I didn’t read a ton of books this year. I had cancer.
I was diagnosed in late July, and I didn’t crack a book until June. So for the first half of the year, I was simply lazy slash busy getting married slash I wasn’t really all that busy but that’s what grooms say even when brides do all the planning although there were various outings and meetings I did go to but not so many that it’s really an excuse not to read. I guess I was resting my eyes.
Devil in the White City: Murder, Magic, and Madness at the Fair that Changed America
So I finally kicked off my 2011 reading adventure at the airport, waiting for our first flight of our honeymoon. Nothing says, “Let’s start off this union with an adventure,” like the details of America’s first serial killer and his spree surrounding the 1893 World’s Fair in Chicago. You probably know this is a fine book, because normal people read it closer to its publication date in 2004, while some of us waited until they could borrow a coffee-stained copy from their friends’ bookshelf. If you’re unfamiliar, you should certainly read it. It’s a great example of what a nightmare life used to be, even moreso than the current nightmare in which we now reside. I mean, this guy faked his doctor credentials, failed to pay for most of his purchases - including work people did to build his huge house/business/murder castle, dispatched handfuls up fresh-faced young women, and it was pretty easy! You could do that sort of thing back then, just ride the rails from city to city and make shit up and be awful and it didn’t matter, because there was always another city that didn’t know you and policework was a joke. Yikes! The other half of the book, how the World’s Fair was organized and built, is understandingly less captivating than the guy who collected and murdered his prey, but it’s still pretty cool. And sad, considering the great buildings they describe didn’t survive (save for the Museum of Science and Industry), and I’m pretty sure much of the old fairgrounds are part of the scenery you experience on the world’s saddest bus ride from Hyde Park to Midway Airport.
Extremely Loud and Incredibly Close
Among the piles and piles of books I was given to occupy my cancer time, I only read one. New diagnosis, same laziness, I guess. I chose to read this one because two of my friends considered it among their favorite books EVER. Now, you may recall this idea I had a few years back, where I decide to poll my friends and read their favorite books - an idea that was permanently derailed after spending a few weeks with Adrienne’s pick, “The Brothers Karamazov”. It’s a prank that gets funnier and funnier with each passing year. Touche, Adrienne! You’ve made wormsmeat of me.
So in any case, here I was, nearing the 10th anniversary of 9/11 and reading a 9/11 novel. The film version of the book would be released soon, starring Tom Hanks and Sandra Bullock.* A perfect storm of circumstances, right?

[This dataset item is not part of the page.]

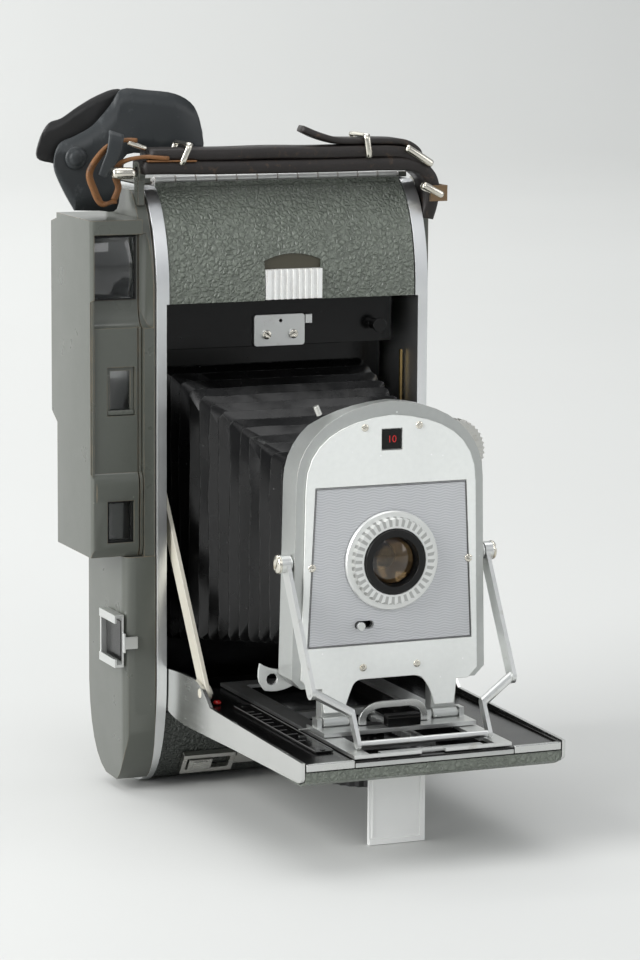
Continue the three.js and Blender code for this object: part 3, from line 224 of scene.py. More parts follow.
def leatherette(name, colour, worn, cell_mm=2.1, depth_mm=0.75, rough=0.36):
    """Embossed covering: crinkled cells, with painted shade in the creases and painted highlight on the
    peaks, dull and lighter where it's rubbed.
    """
    s = Shader(name, colour, rough, specular=0.55)
    warp = s.add("ShaderNodeTexNoise")
    warp.inputs["Scale"].default_value = 1000 / (cell_mm * 2.2)
    warp.inputs["Detail"].default_value = 2
    s.link(s.position, warp.inputs["Vector"])
    push = s.add("ShaderNodeVectorMath", operation="SCALE")
    push.inputs["Scale"].default_value = cell_mm * 1.1 * MM
    s.link(warp.outputs["Color"], push.inputs[0])
    place = s.add("ShaderNodeVectorMath", operation="ADD")
    s.link(s.position, place.inputs[0])
    s.link(push.outputs["Vector"], place.inputs[1])
    cells = s.add("ShaderNodeTexVoronoi", feature="DISTANCE_TO_EDGE")
    cells.inputs["Scale"].default_value = 1000 / cell_mm
    s.link(place.outputs["Vector"], cells.inputs["Vector"])
    pebbles = s.maths("MULTIPLY", s.ramp(cells.outputs["Distance"], 0.0, 0.34, True), 0.6)
    wrinkles = s.maths("MULTIPLY", s.ramp(s.noise(cell_mm * 1.2, 2.0, distortion=0.7), 0.3, 0.7, True), 0.4)
    height = s.maths("ADD", pebbles, wrinkles)
    s.vary_colour(18, 0.12)
    # Painted shade: the creases are darkened.
    s.mix_colour(s.ramp(height, 0.45, 0.1), tuple(c * 0.72 for c in colour))
    # Painted highlight: the peaks are lightened, in place of specular glints.
    s.mix_colour(s.maths("MULTIPLY", s.ramp(height, 0.7, 1.0), 0.5), tuple(c * 1.35 for c in colour))
    s.mix_colour(s.maths("MULTIPLY", s.ramp(s.noise(30, 5.0, rough=0.7), 0.58, 0.75), 0.35), worn)
    s.vary_rough(9, 0.1)
    s.bump(height, depth_mm)
    s.bump(s.noise(0.25, 2.0), 0.02)
    return s.done()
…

Again, I feel silly telling you about this book you read eight years ago, but this boy’s dad dies in 9/11, and then he finds a key in his dad’s closet that has a note attached to it - it says “Black”. The boy decides Black is the last name of the person who the key belongs to, and starts meet everyone in the phone book with that surname. And it turns out that it really was the last name of the person the key belonged to. I’m not sure if I groaned louder when the kid started his ill-conceived journey, or when his plan turned out to be precisely conceived. I may have actually started a groan that didn’t end until I completed the novel.

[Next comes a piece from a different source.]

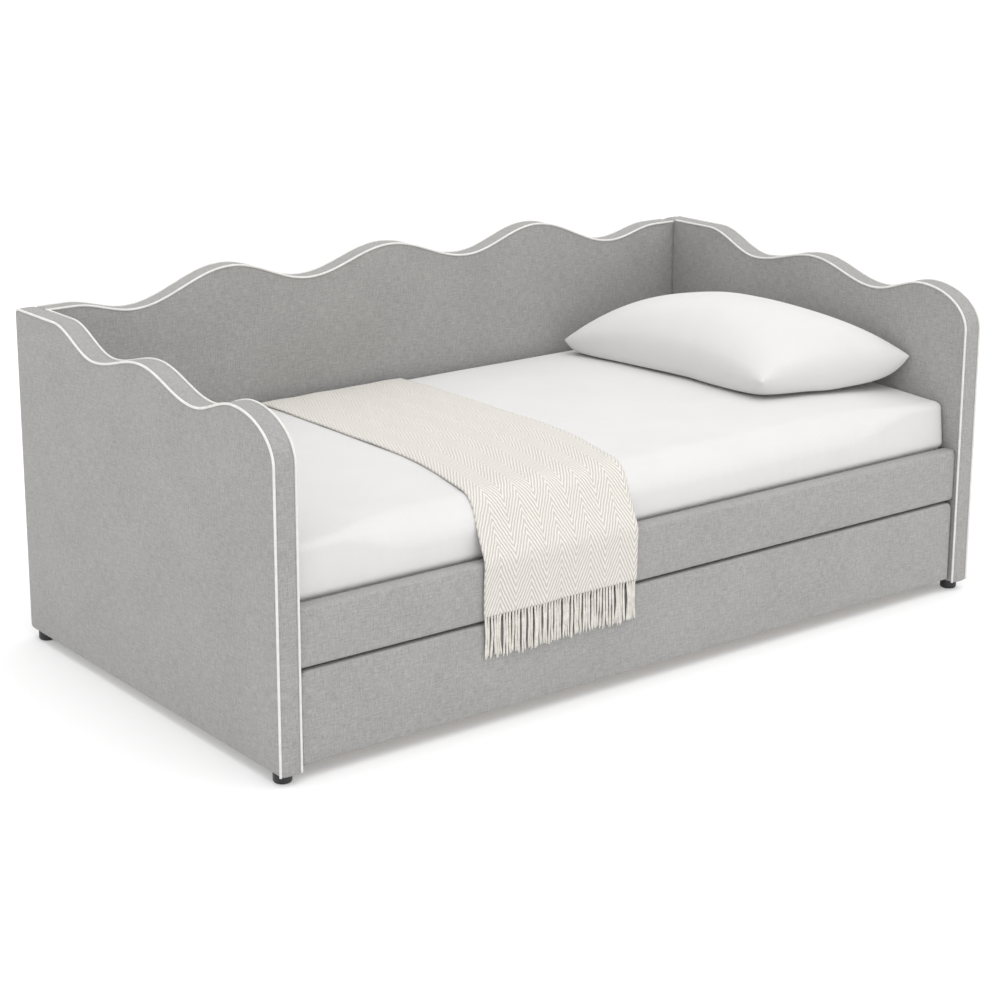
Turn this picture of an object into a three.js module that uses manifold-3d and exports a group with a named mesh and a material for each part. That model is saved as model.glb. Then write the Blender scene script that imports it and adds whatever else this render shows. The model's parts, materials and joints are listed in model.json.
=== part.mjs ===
// Upholstered daybed with a scalloped back and scalloped arms, and a trundle that rolls out from under it.
// Millimetres. +X runs along the bed, -Y is the open front, +Z is up.
// The origin is on the floor, under the centre of the bed.
import * as THREE from 'three';
import { mergeVertices } from 'three/addons/utils/BufferGeometryUtils.js';
import Module from 'manifold-3d';

const wasm = await Module();
wasm.setup();

// ---------- driving dimensions ----------
const GAP = 0.3;                      // clearance between pieces that touch

const MATTRESS = { length: 1905, depth: 965, height: 200, corner: 42, edge: 40, endGap: 10, base: 287 };
const PANEL = { thickness: 50, bottom: 24, chamfer: 4, rearRound: 12 };
const DEPTH = 1090;                   // outside, front to back
const INNER_X = MATTRESS.length / 2 + MATTRESS.endGap;
const OUTER_X = INNER_X + PANEL.thickness;
const FRONT_Y = -DEPTH / 2;
const BACK_Y = DEPTH / 2;
const BACK_FACE_Y = BACK_Y - PANEL.thickness;

// Scallops: the crests and dips that half-cosine waves run between, and the round front corner of an arm.
const ARM_CREST_TOP = 793;
const ARM_WAVE = [[357, ARM_CREST_TOP], [175, 737], [-29, 771], [-243, 723.5], [-400, 759]];
const ARM_CORNER_DROP = 97;
const BACK_END_TOP = 790;
const BACK_WAVE = [[888, BACK_END_TOP], [733, 763], [468, 835], [242, 780], [0, 835]];

const WELT = { radius: 2.5, sides: 6, armSteps: 64, backSteps: 56, endInset: 6 };
const FOOT = { radius: 20, taper: 17, height: PANEL.bottom - GAP, inset: 33, segments: 20 };

const FRONT_INSET = 8;                // the rail and the trundle front sit this far behind the arms' front edges
const RAIL = { thickness: 40, bottom: 237, top: 364, round: 9 };
const RAIL_FRONT_Y = FRONT_Y + FRONT_INSET;
const RAIL_BACK_Y = RAIL_FRONT_Y + RAIL.thickness;
const MATTRESS_TOP = MATTRESS.base + MATTRESS.height;
const MATTRESS_Y = RAIL_BACK_Y + 5 + MATTRESS.depth / 2;
const LEDGER = { size: 30, top: 268 };
const SLAT = { count: 11, width: 60, thickness: 18, pitch: 170 };
const BRACKET = { leg: 42, thickness: 2.6, bottom: 290, height: 60 };

const TRUNDLE = { halfLength: 956, thickness: 35, bottom: 32, top: 231, round: 15, bevel: 3, inside: 941 };
const TRUNDLE_BACK_Y = RAIL_FRONT_Y + TRUNDLE.thickness + TRUNDLE.inside;
const BOARD = { thickness: 18, bottom: 62, top: 132, outerX: 940 };
const CLEAT = { size: 20, bottom: 66 };
const TRUNDLE_SLAT = { count: 9, width: 60, thickness: 15, pitch: 210 };

const WHEEL = { radius: 24.7, width: 20, bore: 4.4, centre: 25, frontY: -455, backY: 395, segments: 20 };
const FORK = { thickness: 2.5, plate: 40, inside: 24, drop: 46, cheekRadius: 11 };
const AXLE = { radius: 4, head: 6.5, headLength: 2.4 };

const PILLOW = { width: 415, length: 720, centre: [741, 45], turn: 0.04, seam: 541, rise: 131, cells: 12 };
const THROW = { width: 420, thickness: 6, centreX: -238, skew: 0.102, startY: 466, hem: 250 };

// ---------- materials ----------
const finish = (color, roughness, metalness = 0) => new THREE.MeshStandardMaterial({ color, roughness, metalness });
const greyFabric = finish(0xa6a6a3, 0.92);
const whitePiping = finish(0xefeee9, 0.8);
const blackPlastic = finish(0x151515, 0.45);
const pineWood = finish(0xd6b98a, 0.65);
const steel = finish(0x8d9196, 0.4, 0.9);
const wheelPlastic = finish(0x3a3b3d, 0.55);
const mattressCover = finish(0xf1f1ef, 0.85);
const pillowCotton = finish(0xf4f4f2, 0.85);
const throwWool = finish(0xe6e1d6, 0.95);

// ---------- helpers ----------
const bed = new THREE.Group();

function addMesh(name, geometry, material) {
  const mesh = new THREE.Mesh(geometry, material);
  mesh.name = name;
  bed.add(mesh);
  return mesh;
}

// A plain rectangular piece between two corners.
function addBlock(name, [x0, y0, z0], [x1, y1, z1], material) {
  const mesh = addMesh(name, new THREE.BoxGeometry(x1 - x0, y1 - y0, z1 - z0), material);
  mesh.position.set((x0 + x1) / 2, (y0 + y1) / 2, (z0 + z1) / 2);
  return mesh;
}

// Outlines are drawn in their own plane and turned into place: (u, v) becomes (y, z) or (x, z).
const AXIS_X = new THREE.Vector3(1, 0, 0);
const AXIS_Y = new THREE.Vector3(0, 1, 0);
const AXIS_Z = new THREE.Vector3(0, 0, 1);
const SIDEWAYS = new THREE.Matrix4().makeBasis(AXIS_Y, AXIS_Z, AXIS_X);
const UPRIGHT = new THREE.Matrix4().makeBasis(AXIS_X, AXIS_Z, AXIS_Y.clone().negate());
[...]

*Uh, and if you’re casting this movie, how do you pick out Hanks and Bullock as the parents? Nothing screams New York Jews like those two. Seesh. Who would you cast instead? Is Harvey Keitel too old? How about Ben Stiller? How about Adrien Brody? Julianna Margulies? Jennifer Connelly? I could maybe think of better actors but I don't want to do any work beyond googling "imdb jewish actors".